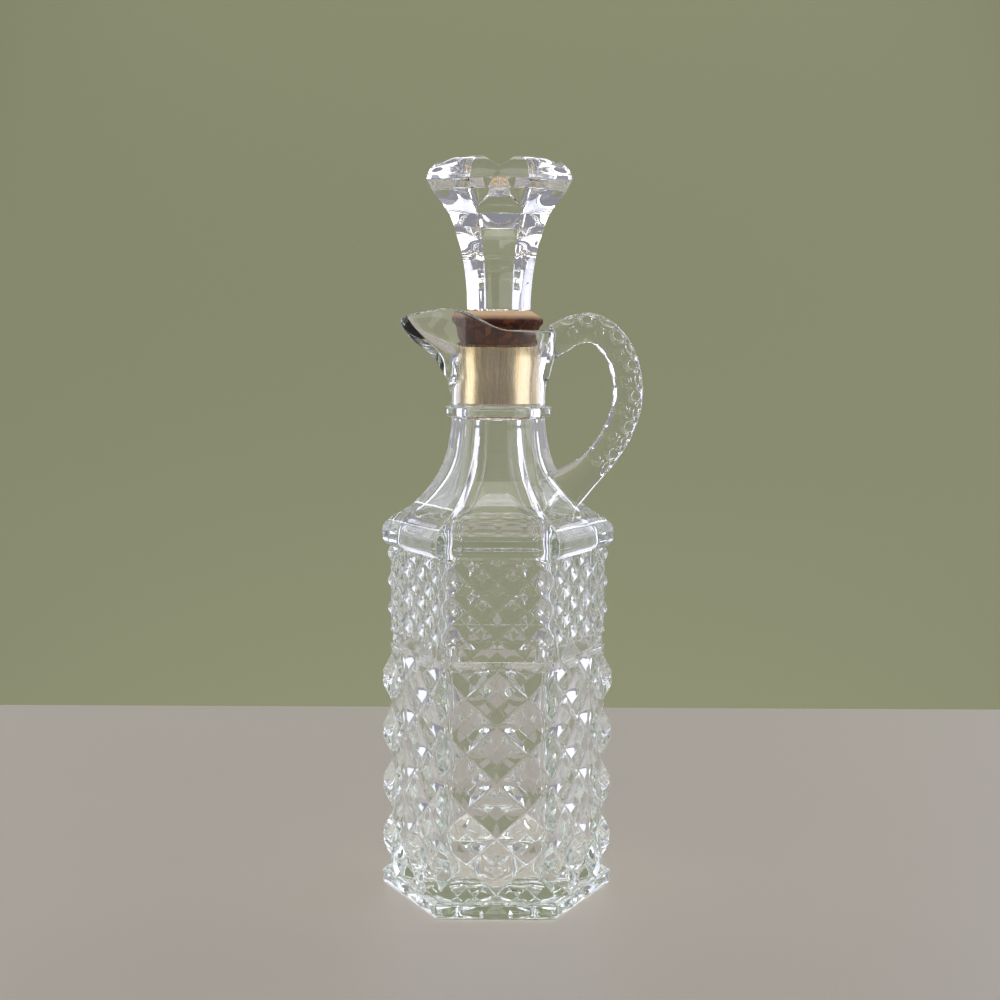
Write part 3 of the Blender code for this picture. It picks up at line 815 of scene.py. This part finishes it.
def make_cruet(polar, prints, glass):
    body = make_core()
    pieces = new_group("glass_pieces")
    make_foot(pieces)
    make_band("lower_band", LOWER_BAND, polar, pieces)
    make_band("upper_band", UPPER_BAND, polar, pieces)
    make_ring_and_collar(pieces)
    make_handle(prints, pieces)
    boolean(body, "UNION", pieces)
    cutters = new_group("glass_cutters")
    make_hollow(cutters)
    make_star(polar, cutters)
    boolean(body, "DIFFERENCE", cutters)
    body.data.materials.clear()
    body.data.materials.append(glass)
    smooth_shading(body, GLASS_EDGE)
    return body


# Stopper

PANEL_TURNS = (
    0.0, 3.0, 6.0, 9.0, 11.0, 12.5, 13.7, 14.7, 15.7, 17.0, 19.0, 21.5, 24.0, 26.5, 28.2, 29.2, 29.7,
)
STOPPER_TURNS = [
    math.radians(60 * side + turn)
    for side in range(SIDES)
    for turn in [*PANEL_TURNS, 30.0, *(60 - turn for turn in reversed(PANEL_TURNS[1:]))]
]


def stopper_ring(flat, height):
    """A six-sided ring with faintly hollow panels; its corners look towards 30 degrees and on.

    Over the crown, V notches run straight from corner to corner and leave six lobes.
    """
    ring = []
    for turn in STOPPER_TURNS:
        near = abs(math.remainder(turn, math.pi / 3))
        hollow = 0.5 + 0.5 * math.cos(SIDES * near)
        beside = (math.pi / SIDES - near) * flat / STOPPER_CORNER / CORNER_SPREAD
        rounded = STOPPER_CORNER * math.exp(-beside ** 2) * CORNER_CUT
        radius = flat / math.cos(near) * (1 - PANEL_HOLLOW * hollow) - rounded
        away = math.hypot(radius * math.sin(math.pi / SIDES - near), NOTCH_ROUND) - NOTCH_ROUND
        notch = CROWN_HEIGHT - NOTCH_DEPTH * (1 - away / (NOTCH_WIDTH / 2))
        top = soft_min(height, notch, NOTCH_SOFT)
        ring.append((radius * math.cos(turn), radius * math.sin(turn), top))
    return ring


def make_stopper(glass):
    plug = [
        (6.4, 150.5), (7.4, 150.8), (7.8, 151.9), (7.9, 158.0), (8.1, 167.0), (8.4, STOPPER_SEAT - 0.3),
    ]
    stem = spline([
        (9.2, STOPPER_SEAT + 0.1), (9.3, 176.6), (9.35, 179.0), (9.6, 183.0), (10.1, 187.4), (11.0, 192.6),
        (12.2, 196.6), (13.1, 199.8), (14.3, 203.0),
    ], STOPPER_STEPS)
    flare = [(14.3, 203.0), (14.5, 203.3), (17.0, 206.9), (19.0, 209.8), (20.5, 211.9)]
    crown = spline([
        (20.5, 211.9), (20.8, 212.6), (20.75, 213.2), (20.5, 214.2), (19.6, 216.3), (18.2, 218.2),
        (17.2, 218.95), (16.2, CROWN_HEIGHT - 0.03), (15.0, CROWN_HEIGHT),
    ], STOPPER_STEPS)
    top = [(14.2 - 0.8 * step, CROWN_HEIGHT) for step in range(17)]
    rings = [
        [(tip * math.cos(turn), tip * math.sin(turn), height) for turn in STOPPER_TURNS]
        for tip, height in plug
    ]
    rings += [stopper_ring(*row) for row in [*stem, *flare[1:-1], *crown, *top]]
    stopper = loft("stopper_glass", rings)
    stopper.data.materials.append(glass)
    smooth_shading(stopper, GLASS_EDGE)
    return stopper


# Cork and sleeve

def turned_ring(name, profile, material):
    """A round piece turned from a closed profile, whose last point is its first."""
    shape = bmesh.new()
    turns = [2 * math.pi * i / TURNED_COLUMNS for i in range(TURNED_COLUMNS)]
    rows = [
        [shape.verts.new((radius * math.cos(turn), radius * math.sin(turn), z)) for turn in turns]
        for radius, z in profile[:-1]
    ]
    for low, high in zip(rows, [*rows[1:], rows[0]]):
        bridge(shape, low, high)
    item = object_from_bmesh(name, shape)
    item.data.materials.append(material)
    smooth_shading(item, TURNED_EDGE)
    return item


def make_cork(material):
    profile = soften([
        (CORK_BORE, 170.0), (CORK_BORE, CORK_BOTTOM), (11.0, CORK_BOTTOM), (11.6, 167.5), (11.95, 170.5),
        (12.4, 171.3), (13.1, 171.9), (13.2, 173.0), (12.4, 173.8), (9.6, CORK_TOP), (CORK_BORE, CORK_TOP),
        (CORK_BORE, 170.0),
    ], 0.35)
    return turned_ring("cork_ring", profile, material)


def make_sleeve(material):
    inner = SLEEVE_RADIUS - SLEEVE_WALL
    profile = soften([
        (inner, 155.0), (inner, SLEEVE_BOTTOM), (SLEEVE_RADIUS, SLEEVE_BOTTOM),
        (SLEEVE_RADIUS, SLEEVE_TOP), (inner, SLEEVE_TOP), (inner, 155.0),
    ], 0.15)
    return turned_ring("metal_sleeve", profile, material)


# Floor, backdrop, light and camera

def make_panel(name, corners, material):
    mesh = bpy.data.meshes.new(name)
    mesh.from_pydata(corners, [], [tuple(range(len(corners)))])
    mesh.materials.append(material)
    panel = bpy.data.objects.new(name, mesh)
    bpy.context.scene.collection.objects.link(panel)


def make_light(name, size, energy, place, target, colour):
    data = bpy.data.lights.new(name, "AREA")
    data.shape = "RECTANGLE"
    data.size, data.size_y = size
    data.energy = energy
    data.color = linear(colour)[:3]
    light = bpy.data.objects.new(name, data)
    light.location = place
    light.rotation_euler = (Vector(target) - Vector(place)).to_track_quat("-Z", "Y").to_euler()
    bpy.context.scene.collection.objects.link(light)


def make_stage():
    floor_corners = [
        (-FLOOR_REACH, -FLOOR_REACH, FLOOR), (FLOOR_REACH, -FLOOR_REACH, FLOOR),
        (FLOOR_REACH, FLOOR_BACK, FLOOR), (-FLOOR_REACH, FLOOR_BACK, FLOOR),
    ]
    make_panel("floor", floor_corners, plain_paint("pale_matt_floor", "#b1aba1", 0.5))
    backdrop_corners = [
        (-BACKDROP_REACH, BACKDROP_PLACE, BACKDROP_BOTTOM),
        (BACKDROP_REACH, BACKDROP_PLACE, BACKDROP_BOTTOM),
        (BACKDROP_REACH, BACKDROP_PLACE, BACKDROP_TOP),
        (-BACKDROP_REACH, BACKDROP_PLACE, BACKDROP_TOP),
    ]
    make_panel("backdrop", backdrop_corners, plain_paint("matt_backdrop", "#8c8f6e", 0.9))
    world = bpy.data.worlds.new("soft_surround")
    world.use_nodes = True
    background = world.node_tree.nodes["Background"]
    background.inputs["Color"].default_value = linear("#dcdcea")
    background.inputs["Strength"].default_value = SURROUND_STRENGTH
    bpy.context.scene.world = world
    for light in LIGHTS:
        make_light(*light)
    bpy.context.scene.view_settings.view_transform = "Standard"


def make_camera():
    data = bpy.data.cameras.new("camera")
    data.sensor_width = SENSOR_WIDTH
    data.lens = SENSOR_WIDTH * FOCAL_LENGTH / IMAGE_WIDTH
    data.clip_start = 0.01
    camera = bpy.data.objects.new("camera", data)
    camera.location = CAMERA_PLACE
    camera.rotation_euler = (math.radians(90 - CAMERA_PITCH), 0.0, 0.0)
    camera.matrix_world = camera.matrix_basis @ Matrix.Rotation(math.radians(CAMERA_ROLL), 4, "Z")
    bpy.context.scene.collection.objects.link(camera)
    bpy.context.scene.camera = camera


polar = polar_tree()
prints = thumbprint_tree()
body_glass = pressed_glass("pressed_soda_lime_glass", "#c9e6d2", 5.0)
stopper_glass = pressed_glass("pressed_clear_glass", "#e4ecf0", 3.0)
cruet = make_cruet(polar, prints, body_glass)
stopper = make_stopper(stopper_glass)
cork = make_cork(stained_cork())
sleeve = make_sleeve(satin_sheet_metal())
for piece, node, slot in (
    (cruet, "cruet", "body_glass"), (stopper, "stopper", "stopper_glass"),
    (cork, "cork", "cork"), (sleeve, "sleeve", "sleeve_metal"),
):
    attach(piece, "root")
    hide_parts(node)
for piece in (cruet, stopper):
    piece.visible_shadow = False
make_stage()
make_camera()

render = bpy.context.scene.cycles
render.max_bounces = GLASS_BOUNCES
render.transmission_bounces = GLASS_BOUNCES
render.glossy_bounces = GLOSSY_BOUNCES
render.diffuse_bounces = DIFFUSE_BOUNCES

Exercise: Copy exactly the lines that run from the first line of the data to the line containing "degrees and on.", please, with both ends included and nothing else.

Reply:
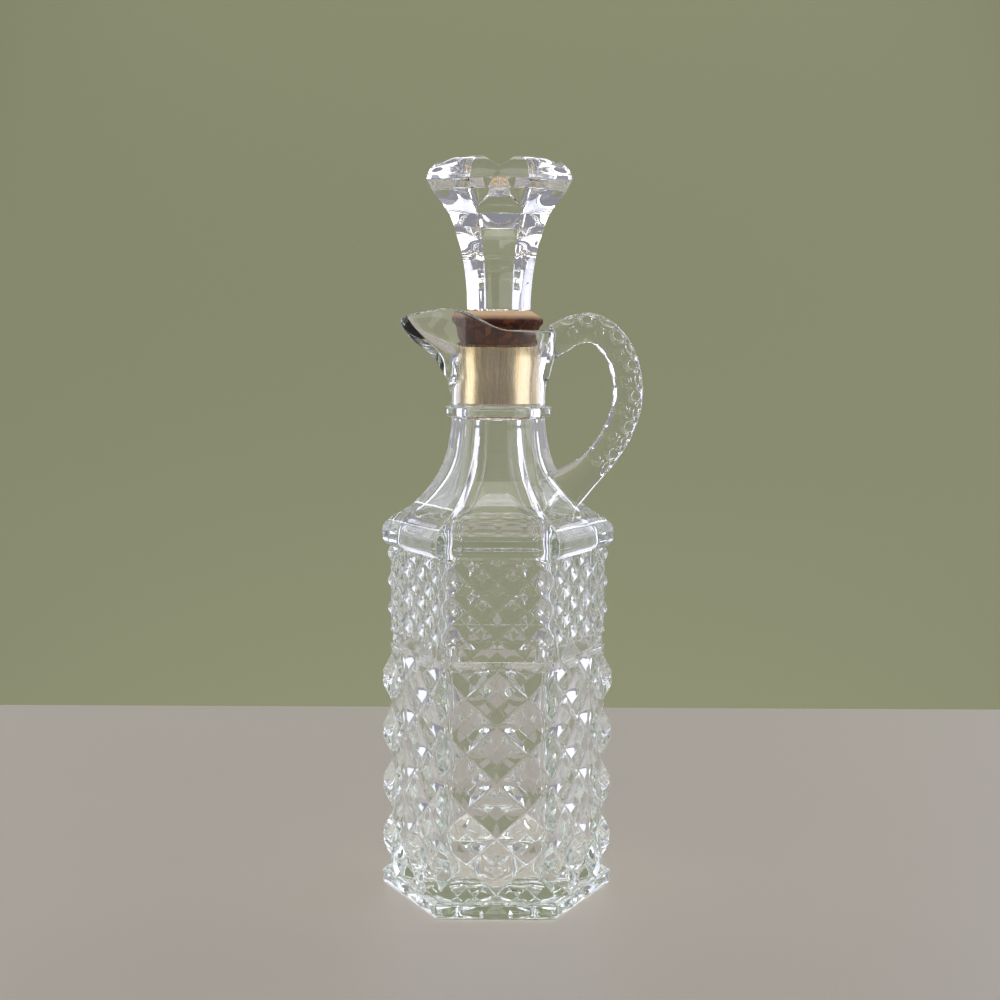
Write part 3 of the Blender code for this picture. It picks up at line 815 of scene.py. This part finishes it.
def make_cruet(polar, prints, glass):
    body = make_core()
    pieces = new_group("glass_pieces")
    make_foot(pieces)
    make_band("lower_band", LOWER_BAND, polar, pieces)
    make_band("upper_band", UPPER_BAND, polar, pieces)
    make_ring_and_collar(pieces)
    make_handle(prints, pieces)
    boolean(body, "UNION", pieces)
    cutters = new_group("glass_cutters")
    make_hollow(cutters)
    make_star(polar, cutters)
    boolean(body, "DIFFERENCE", cutters)
    body.data.materials.clear()
    body.data.materials.append(glass)
    smooth_shading(body, GLASS_EDGE)
    return body


# Stopper

PANEL_TURNS = (
    0.0, 3.0, 6.0, 9.0, 11.0, 12.5, 13.7, 14.7, 15.7, 17.0, 19.0, 21.5, 24.0, 26.5, 28.2, 29.2, 29.7,
)
STOPPER_TURNS = [
    math.radians(60 * side + turn)
    for side in range(SIDES)
    for turn in [*PANEL_TURNS, 30.0, *(60 - turn for turn in reversed(PANEL_TURNS[1:]))]
]


def stopper_ring(flat, height):
    """A six-sided ring with faintly hollow panels; its corners look towards 30 degrees and on.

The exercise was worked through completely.